Bad Weather, Good Photography. Really.
Several years ago, I went to Inner Mongolia, China, to photograph the beautiful rolling hills of the vast grassland. One day I was calling my mother from the hotel, and she asked: “How is the weather?”
“Blue sky every day.” I told her.
“Great! You must be very happy.” Mom said.
“No! I am very disappointed!” I replied.
Landscape photography and “good” sunny weather are like oil and water. They normally do not mix well. For the most part, the featureless blue skies are very boring and do not add much interest to the picture. In addition, the light under such conditions is often flat.
When the weather looks menacing, however, it is often the best time for landscape photography. The sky is often filled with dramatic clouds. The weather often changes rapidly, creating fast-changing, theatrical light conditions, and landscape photography is all about light.

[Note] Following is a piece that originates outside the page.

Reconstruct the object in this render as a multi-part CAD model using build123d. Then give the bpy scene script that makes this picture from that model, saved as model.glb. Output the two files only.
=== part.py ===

In fact, “Bad weather means good photography is the slogan of most landscape photographers.
Here is one picture as an example. I was shooting the legendary Colorado fall colors a few years ago. My trip was not very productive, as most leaves were gone because of an expected early storm. To pour salt to the wound, the weather was not cooperating. I had cloudless blue sky day after day.
The weather started to change during the last day of my trip. On that morning, my buddy John and I woke up to a gloomy autumn morning. It was cold and drizzling. However we did not give up. We drove to this previously-scouted location, and waited in the rain. It was way past the sunrise time but the rain did not stop. Then all of sudden this beautiful double rainbow appeared right before our eyes. What an experience! We managed to capture a few frames before it went away.
Canon 5D Mark II, Canon 17-40mm F4 L, CPL, soft GND, two images stitched together.